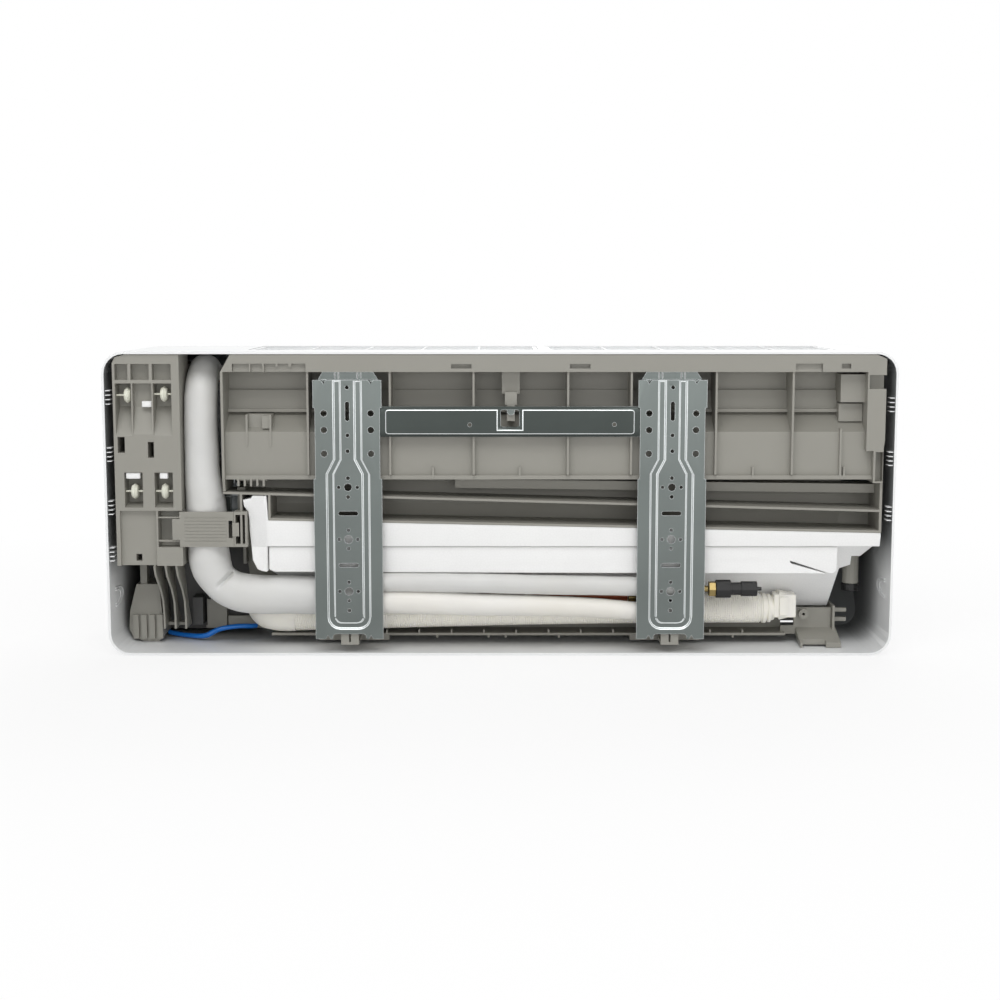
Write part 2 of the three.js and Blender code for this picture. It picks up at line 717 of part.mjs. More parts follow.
function makeChassis() {
  const tongue = box(chassisLeft, chassisRight, throat - skin, throat, ledgeFoot - 1, ledgeFoot + 16)
  const body = union([
    ...backWall(),
    tongue,
    ...chassisShelves(),
    ...chassisRibs(),
    ...bearingWalls(),
    ...endPlates(),
    ...chassisDetails(),
    clipFrame(),
    ...bottomRail(),
    farFoot(),
    drainSpout(),
    motorBed(),
  ])
  return cut(body, [...railCuts(), ...axleHoles(), ...vaneHoles()])
}
add(unit, 'chassis', makeChassis(), finish.chassis)


// ---- Evaporator, its end sheet with the return bends, and the pipe from it -------------------------
const coilLine = [
  [-40, -96],
  [-96, -20],
  [front + 19, -86],
  [front + 19, -160],
]
const sheetX = bearingRight - 14
const bendRadius = 9.5

add(unit, 'evaporator', barX(band(coilLine, coilThickness), bearingLeft + gap, sheetX), finish.aluminium)

function returnBends() {
  const middle = band(coilLine, coilThickness / 2).slice(coilLine.length).reverse()
  const counts = [2, 2, 2]
  return counts.flatMap((count, leg) => {
    const [a, b] = [middle[leg], middle[leg + 1]]
    const length = Math.hypot(b[0] - a[0], b[1] - a[1])
    const along = [(b[0] - a[0]) / length, (b[1] - a[1]) / length]
    return Array.from({ length: count }, (_, i) => {
      const centre = ((i + 0.5) / count) * length
      const points = Array.from({ length: 5 }, (_, k) => {
        const angle = (k / 4) * Math.PI
        const s = centre - bendRadius * Math.cos(angle)
        const x = sheetX + gap + 2 + 7 * Math.sin(angle)
        return [x, a[0] + along[0] * s, a[1] + along[1] * s]
      })
      return tube(points, 3.4, 5, 4)
    })
  })
}
const endSheet = barX(band(coilLine, coilThickness), sheetX + gap, sheetX + gap + 2.5)
add(unit, 'coil_end_sheet', union([endSheet, ...returnBends()]), finish.copper)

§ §

• STATED GOAL: Reproduce the material exactly, with every line intact.

• EXERCISE ANSWER:
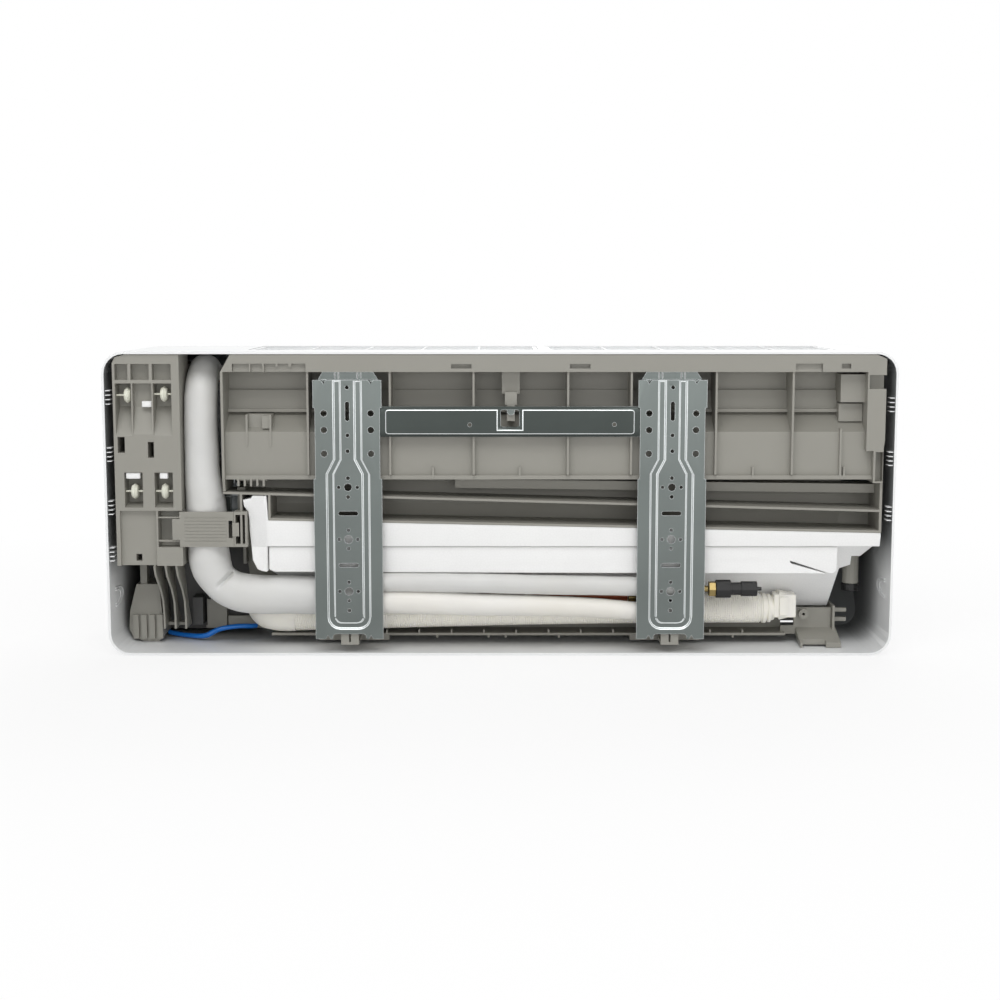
Write part 2 of the three.js and Blender code for this picture. It picks up at line 717 of part.mjs. More parts follow.
function makeChassis() {
  const tongue = box(chassisLeft, chassisRight, throat - skin, throat, ledgeFoot - 1, ledgeFoot + 16)
  const body = union([
    ...backWall(),
    tongue,
    ...chassisShelves(),
    ...chassisRibs(),
    ...bearingWalls(),
    ...endPlates(),
    ...chassisDetails(),
    clipFrame(),
    ...bottomRail(),
    farFoot(),
    drainSpout(),
    motorBed(),
  ])
  return cut(body, [...railCuts(), ...axleHoles(), ...vaneHoles()])
}
add(unit, 'chassis', makeChassis(), finish.chassis)


// ---- Evaporator, its end sheet with the return bends, and the pipe from it -------------------------
const coilLine = [
  [-40, -96],
  [-96, -20],
  [front + 19, -86],
  [front + 19, -160],
]
const sheetX = bearingRight - 14
const bendRadius = 9.5

add(unit, 'evaporator', barX(band(coilLine, coilThickness), bearingLeft + gap, sheetX), finish.aluminium)

function returnBends() {
  const middle = band(coilLine, coilThickness / 2).slice(coilLine.length).reverse()
  const counts = [2, 2, 2]
  return counts.flatMap((count, leg) => {
    const [a, b] = [middle[leg], middle[leg + 1]]
    const length = Math.hypot(b[0] - a[0], b[1] - a[1])
    const along = [(b[0] - a[0]) / length, (b[1] - a[1]) / length]
    return Array.from({ length: count }, (_, i) => {
      const centre = ((i + 0.5) / count) * length
      const points = Array.from({ length: 5 }, (_, k) => {
        const angle = (k / 4) * Math.PI
        const s = centre - bendRadius * Math.cos(angle)
        const x = sheetX + gap + 2 + 7 * Math.sin(angle)
        return [x, a[0] + along[0] * s, a[1] + along[1] * s]
      })
      return tube(points, 3.4, 5, 4)
    })
  })
}
const endSheet = barX(band(coilLine, coilThickness), sheetX + gap, sheetX + gap + 2.5)
add(unit, 'coil_end_sheet', union([endSheet, ...returnBends()]), finish.copper)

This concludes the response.